Problem description |
Quote verbatim everything from the line containing "count = 2 *" down to the line containing "obj.matrix_parent_inverse = Matrix.Identity(4)", with both of those lines included and no others.
* BEGIN Data provided *
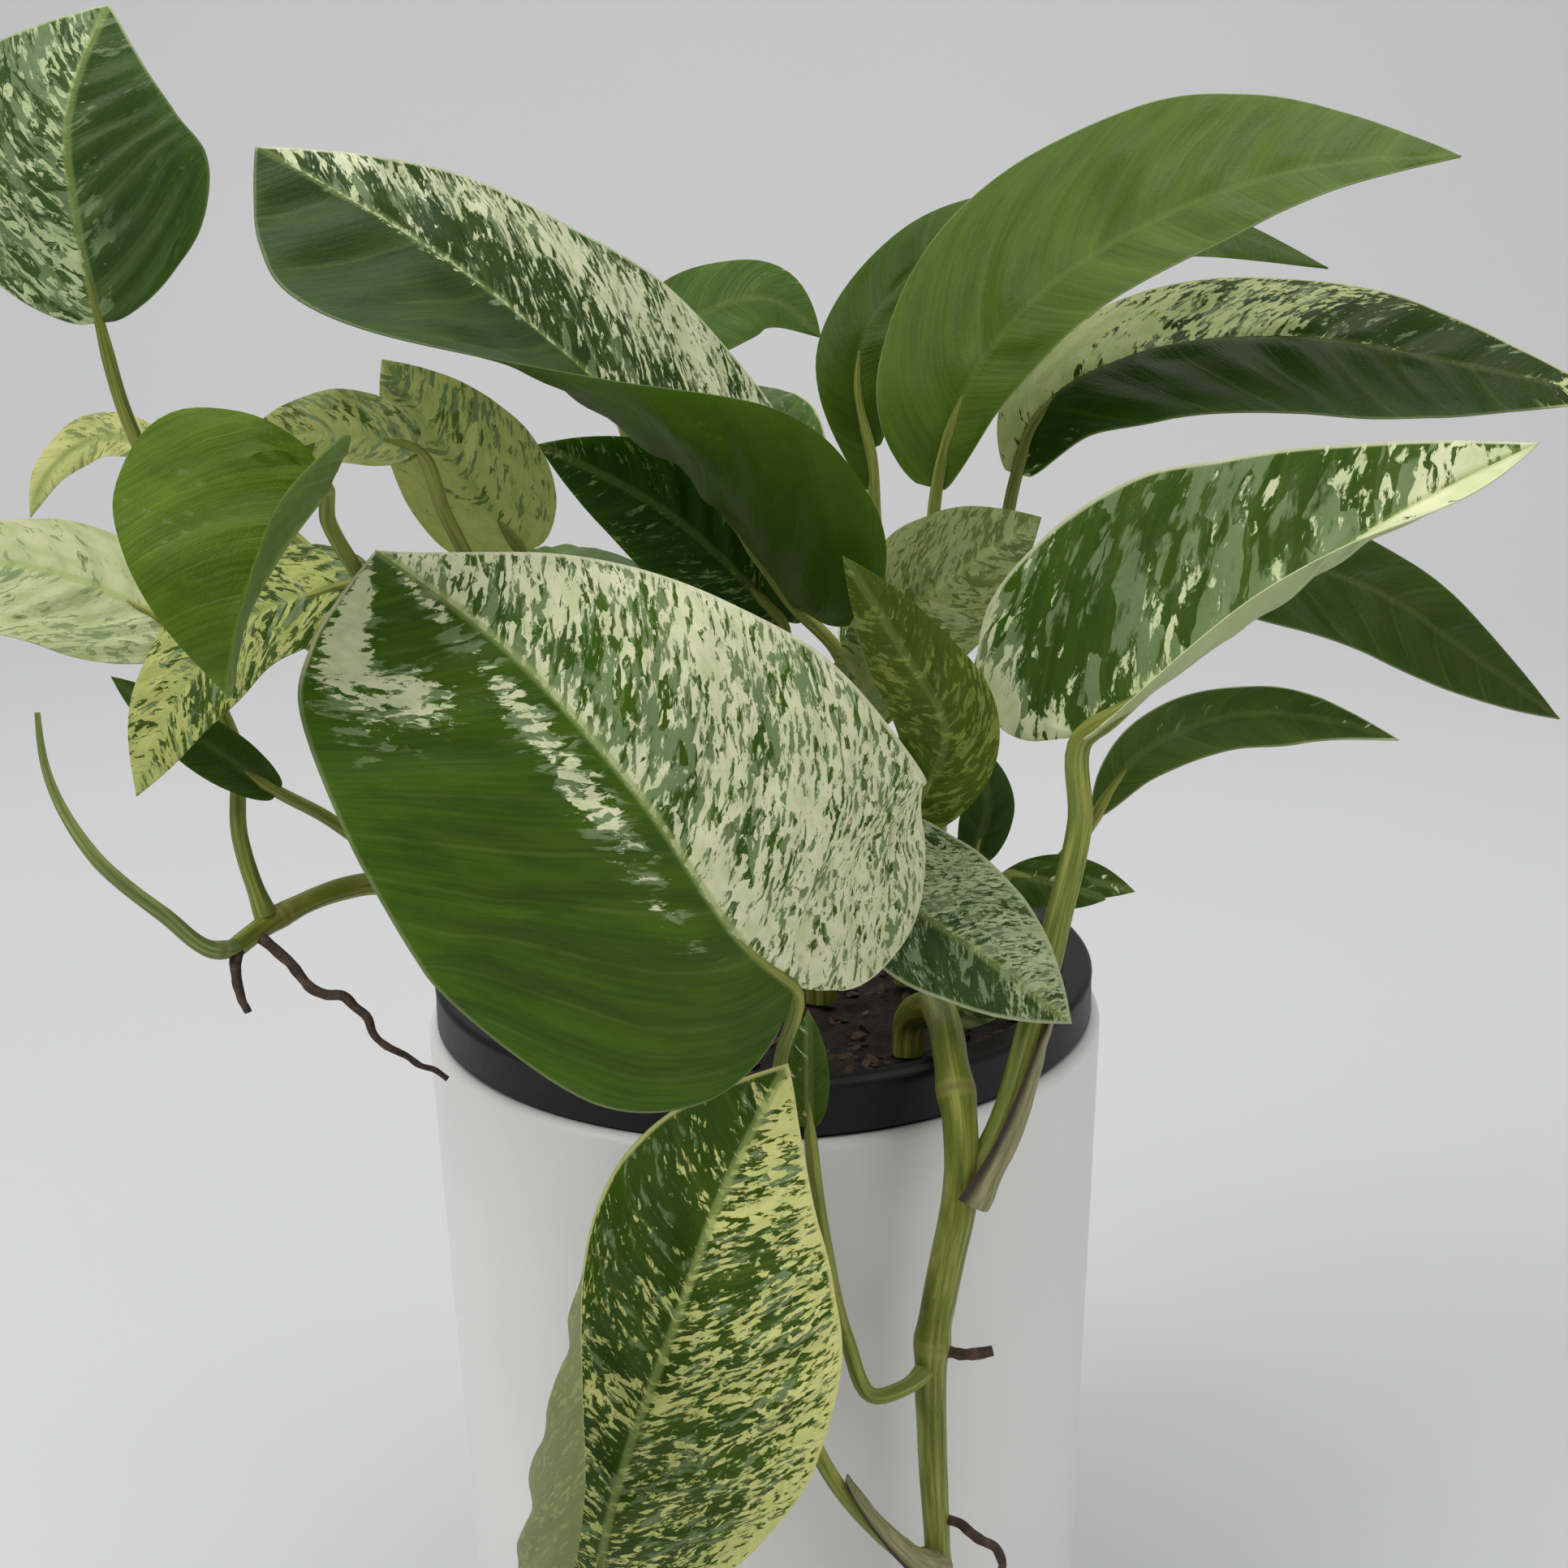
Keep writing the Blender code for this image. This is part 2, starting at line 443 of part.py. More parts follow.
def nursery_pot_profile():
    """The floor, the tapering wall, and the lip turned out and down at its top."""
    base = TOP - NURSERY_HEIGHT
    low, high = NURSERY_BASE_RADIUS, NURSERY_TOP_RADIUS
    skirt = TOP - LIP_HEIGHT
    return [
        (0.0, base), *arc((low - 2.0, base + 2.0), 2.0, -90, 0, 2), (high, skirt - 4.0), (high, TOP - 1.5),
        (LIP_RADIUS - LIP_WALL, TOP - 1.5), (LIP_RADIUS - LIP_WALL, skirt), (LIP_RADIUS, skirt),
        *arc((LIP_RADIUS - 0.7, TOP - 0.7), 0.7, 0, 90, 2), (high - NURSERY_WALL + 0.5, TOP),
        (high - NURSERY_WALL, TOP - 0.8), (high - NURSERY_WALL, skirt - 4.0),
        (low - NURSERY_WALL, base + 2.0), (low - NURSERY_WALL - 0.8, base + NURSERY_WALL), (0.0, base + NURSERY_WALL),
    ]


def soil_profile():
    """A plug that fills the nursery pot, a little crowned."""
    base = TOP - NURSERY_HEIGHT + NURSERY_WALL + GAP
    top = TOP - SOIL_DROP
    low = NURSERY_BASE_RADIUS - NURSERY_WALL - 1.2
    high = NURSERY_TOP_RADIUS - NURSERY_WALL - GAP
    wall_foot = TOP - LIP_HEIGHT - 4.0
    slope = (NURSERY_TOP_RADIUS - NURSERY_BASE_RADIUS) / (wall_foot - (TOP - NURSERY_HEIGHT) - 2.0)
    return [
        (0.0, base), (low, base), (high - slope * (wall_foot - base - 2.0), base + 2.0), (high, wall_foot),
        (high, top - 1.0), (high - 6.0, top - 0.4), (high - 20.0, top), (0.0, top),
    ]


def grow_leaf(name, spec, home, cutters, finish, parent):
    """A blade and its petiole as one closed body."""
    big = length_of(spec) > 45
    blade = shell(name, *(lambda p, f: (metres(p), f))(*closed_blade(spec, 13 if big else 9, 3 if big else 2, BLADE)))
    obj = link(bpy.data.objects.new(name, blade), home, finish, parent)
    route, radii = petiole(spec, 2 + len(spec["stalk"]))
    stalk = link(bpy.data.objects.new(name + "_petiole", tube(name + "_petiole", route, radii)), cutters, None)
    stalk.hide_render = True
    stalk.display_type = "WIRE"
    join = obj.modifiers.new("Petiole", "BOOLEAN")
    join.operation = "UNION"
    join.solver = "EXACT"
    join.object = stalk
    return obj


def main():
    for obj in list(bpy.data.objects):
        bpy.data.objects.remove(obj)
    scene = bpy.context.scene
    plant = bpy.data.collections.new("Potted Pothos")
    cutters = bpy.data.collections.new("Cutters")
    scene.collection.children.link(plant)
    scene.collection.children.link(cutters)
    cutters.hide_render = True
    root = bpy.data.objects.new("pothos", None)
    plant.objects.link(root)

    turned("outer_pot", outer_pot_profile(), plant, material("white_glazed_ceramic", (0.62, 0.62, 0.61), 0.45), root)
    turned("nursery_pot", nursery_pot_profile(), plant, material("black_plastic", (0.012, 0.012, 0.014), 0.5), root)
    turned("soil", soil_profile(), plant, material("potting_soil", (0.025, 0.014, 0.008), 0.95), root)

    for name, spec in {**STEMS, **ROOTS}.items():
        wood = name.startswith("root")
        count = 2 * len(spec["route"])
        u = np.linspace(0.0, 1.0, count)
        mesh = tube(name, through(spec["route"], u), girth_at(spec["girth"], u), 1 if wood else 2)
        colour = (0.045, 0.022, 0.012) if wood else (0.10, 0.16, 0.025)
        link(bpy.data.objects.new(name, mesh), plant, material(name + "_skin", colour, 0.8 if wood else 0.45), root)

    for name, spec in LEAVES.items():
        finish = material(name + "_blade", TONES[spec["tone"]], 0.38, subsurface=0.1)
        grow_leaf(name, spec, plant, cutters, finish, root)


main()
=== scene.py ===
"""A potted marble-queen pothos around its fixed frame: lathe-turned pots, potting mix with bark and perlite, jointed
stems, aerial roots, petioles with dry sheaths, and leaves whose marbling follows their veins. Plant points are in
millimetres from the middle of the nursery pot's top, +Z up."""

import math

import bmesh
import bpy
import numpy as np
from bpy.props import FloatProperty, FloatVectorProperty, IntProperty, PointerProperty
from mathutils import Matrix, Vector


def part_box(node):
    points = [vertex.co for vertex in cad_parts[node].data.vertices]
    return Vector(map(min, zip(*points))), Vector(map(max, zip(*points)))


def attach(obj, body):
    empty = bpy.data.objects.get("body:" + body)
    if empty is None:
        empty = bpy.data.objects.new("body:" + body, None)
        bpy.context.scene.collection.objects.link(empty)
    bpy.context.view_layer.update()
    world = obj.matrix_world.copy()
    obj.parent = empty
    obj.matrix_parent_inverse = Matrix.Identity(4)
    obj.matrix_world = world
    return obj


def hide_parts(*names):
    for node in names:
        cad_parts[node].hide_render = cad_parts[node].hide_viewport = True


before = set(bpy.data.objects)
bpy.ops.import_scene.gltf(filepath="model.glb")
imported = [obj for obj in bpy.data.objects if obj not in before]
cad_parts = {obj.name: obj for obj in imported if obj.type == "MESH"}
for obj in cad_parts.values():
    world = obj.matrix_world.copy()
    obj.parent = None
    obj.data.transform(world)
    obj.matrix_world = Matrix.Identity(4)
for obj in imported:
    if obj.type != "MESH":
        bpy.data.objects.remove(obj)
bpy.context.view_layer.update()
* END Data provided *
Correct result |
        count = 2 * len(spec["route"])
        u = np.linspace(0.0, 1.0, count)
        mesh = tube(name, through(spec["route"], u), girth_at(spec["girth"], u), 1 if wood else 2)
        colour = (0.045, 0.022, 0.012) if wood else (0.10, 0.16, 0.025)
        link(bpy.data.objects.new(name, mesh), plant, material(name + "_skin", colour, 0.8 if wood else 0.45), root)

    for name, spec in LEAVES.items():
        finish = material(name + "_blade", TONES[spec["tone"]], 0.38, subsurface=0.1)
        grow_leaf(name, spec, plant, cutters, finish, root)


main()
=== scene.py ===
"""A potted marble-queen pothos around its fixed frame: lathe-turned pots, potting mix with bark and perlite, jointed
stems, aerial roots, petioles with dry sheaths, and leaves whose marbling follows their veins. Plant points are in
millimetres from the middle of the nursery pot's top, +Z up."""

import math

import bmesh
import bpy
import numpy as np
from bpy.props import FloatProperty, FloatVectorProperty, IntProperty, PointerProperty
from mathutils import Matrix, Vector


def part_box(node):
    points = [vertex.co for vertex in cad_parts[node].data.vertices]
    return Vector(map(min, zip(*points))), Vector(map(max, zip(*points)))


def attach(obj, body):
    empty = bpy.data.objects.get("body:" + body)
    if empty is None:
        empty = bpy.data.objects.new("body:" + body, None)
        bpy.context.scene.collection.objects.link(empty)
    bpy.context.view_layer.update()
    world = obj.matrix_world.copy()
    obj.parent = empty
    obj.matrix_parent_inverse = Matrix.Identity(4)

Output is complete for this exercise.